▶ Exercise materials:

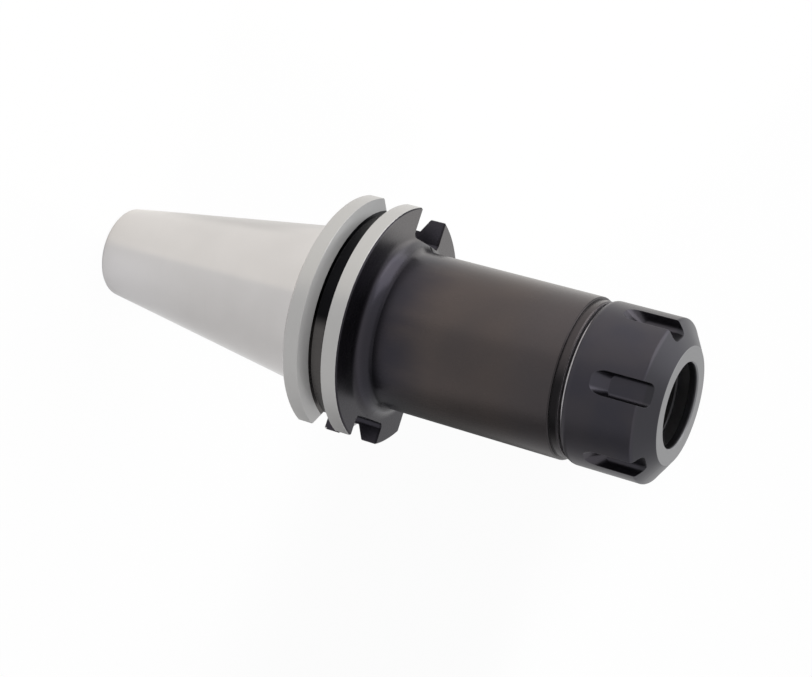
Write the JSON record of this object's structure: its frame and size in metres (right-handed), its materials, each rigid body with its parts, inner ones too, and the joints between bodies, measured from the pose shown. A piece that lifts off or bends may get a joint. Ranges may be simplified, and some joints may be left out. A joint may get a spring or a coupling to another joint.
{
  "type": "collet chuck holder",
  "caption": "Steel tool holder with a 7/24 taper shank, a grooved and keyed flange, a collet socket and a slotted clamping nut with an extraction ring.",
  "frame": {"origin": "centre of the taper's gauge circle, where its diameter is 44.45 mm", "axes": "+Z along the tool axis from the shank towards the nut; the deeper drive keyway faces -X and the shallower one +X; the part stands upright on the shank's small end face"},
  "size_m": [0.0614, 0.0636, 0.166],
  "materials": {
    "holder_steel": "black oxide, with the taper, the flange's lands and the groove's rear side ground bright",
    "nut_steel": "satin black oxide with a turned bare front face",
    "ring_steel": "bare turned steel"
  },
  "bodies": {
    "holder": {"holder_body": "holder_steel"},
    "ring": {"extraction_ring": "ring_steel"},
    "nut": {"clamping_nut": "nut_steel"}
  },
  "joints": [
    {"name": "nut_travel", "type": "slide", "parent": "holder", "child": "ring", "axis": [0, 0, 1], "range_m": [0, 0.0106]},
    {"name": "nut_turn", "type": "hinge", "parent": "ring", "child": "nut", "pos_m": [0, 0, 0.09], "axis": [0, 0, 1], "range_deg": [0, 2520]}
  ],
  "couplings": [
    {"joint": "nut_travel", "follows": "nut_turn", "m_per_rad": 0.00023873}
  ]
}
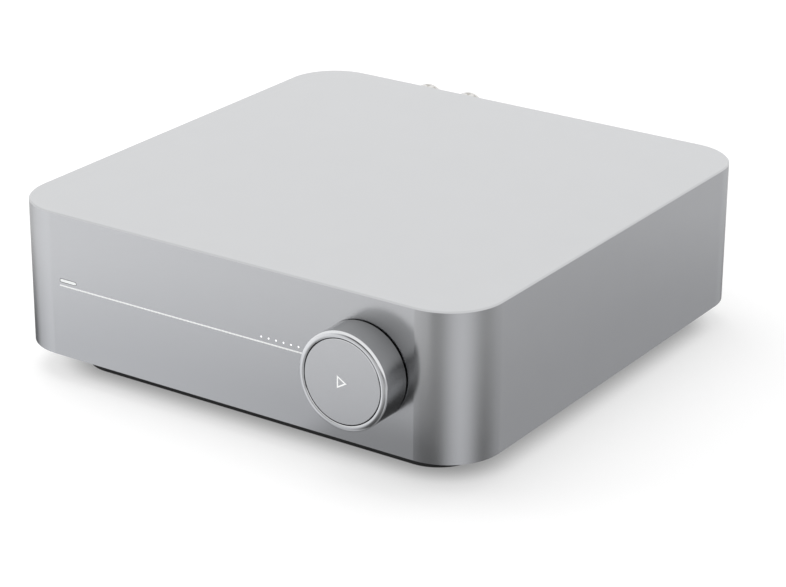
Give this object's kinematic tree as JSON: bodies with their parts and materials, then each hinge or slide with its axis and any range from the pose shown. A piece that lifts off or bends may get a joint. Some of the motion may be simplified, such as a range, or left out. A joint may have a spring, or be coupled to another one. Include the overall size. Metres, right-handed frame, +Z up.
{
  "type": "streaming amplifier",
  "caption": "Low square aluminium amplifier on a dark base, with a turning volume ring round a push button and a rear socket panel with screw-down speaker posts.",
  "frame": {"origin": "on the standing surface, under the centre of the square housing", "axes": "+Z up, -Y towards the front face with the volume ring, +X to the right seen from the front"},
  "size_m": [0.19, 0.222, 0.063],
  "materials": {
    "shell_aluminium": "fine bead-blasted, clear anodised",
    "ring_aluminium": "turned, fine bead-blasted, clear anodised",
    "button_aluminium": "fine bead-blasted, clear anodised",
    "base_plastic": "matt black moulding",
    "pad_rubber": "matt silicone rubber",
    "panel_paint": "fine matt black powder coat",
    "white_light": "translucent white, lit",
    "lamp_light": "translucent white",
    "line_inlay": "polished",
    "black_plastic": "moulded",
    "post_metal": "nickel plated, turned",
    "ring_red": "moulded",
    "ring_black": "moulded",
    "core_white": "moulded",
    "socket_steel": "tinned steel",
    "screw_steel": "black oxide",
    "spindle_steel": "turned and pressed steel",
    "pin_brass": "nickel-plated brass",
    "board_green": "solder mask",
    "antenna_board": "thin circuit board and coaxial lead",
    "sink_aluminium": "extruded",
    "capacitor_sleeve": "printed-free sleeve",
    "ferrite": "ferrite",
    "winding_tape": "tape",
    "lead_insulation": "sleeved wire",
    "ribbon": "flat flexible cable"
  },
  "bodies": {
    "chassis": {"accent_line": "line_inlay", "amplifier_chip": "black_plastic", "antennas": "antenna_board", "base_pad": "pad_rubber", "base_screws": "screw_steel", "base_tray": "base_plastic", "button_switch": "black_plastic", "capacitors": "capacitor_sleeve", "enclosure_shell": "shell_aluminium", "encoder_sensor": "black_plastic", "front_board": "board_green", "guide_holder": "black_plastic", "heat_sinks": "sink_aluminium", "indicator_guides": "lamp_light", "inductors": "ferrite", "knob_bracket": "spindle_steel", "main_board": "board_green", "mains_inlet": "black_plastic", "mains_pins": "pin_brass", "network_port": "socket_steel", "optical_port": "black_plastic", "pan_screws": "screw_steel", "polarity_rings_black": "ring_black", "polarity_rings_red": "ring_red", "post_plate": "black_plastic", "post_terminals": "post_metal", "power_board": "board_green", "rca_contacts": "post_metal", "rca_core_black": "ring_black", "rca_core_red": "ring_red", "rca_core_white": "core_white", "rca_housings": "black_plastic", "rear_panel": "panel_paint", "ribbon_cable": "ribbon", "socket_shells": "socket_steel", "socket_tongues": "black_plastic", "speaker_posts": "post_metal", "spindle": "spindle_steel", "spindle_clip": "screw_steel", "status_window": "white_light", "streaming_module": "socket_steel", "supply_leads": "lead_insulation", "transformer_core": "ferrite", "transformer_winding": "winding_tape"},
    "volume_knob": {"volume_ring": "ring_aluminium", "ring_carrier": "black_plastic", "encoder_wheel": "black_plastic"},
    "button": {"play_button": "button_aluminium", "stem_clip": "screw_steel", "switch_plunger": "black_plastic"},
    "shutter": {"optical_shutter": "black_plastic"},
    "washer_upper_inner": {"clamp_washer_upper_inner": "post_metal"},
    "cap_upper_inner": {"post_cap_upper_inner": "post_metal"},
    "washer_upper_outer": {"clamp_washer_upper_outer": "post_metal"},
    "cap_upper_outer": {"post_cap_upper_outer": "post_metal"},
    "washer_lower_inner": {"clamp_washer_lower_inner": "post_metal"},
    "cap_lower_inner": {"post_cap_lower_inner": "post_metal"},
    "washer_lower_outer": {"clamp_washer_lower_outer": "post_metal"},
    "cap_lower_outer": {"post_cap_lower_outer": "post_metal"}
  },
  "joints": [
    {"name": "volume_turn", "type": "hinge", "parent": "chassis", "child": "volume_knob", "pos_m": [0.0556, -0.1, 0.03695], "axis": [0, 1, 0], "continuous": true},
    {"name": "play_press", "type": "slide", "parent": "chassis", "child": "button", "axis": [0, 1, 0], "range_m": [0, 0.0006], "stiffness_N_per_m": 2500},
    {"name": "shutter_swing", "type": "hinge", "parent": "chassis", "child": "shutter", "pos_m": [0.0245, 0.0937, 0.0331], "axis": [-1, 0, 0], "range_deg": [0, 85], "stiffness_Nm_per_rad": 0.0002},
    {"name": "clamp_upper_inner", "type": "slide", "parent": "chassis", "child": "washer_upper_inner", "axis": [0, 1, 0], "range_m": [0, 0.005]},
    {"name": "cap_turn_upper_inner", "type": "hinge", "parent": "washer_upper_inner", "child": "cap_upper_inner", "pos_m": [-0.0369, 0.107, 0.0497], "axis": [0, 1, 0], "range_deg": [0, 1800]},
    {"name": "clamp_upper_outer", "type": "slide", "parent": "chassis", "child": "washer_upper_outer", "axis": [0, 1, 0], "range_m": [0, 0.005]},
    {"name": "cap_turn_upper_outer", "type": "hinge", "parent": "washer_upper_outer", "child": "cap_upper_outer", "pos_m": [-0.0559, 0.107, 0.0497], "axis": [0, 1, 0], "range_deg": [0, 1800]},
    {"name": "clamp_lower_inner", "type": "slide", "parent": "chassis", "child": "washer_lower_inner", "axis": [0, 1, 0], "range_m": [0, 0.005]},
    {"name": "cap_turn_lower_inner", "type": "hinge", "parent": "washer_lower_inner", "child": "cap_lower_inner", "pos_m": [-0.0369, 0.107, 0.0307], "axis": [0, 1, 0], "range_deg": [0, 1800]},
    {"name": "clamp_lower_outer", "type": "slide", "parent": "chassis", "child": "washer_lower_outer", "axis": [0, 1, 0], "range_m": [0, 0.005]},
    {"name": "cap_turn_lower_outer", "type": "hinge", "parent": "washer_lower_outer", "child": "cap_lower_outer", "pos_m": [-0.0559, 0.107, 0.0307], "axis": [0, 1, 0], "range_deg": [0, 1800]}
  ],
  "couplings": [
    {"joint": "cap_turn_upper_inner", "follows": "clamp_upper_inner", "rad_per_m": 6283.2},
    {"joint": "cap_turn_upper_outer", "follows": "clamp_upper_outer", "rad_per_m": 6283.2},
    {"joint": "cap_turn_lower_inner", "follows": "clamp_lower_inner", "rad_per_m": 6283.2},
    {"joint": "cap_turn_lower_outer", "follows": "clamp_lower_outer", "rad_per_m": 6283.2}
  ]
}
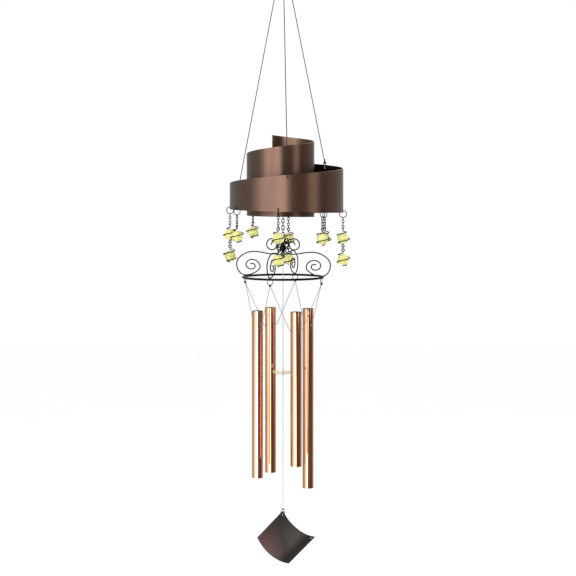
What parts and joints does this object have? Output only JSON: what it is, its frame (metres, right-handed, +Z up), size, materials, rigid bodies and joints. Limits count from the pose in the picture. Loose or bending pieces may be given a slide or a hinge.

▶ Stated problem: Copy each line containing the word "joints" from the data.

▶ Final result:
Write the JSON record of this object's structure: its frame and size in metres (right-handed), its materials, each rigid body with its parts, inner ones too, and the joints between bodies, measured from the pose shown. A piece that lifts off or bends may get a joint. Ranges may be simplified, and some joints may be left out. A joint may get a spring or a coupling to another joint.
  "joints": [
  "joints": [
What parts and joints does this object have? Output only JSON: what it is, its frame (metres, right-handed, +Z up), size, materials, rigid bodies and joints. Limits count from the pose in the picture. Loose or bending pieces may be given a slide or a hinge.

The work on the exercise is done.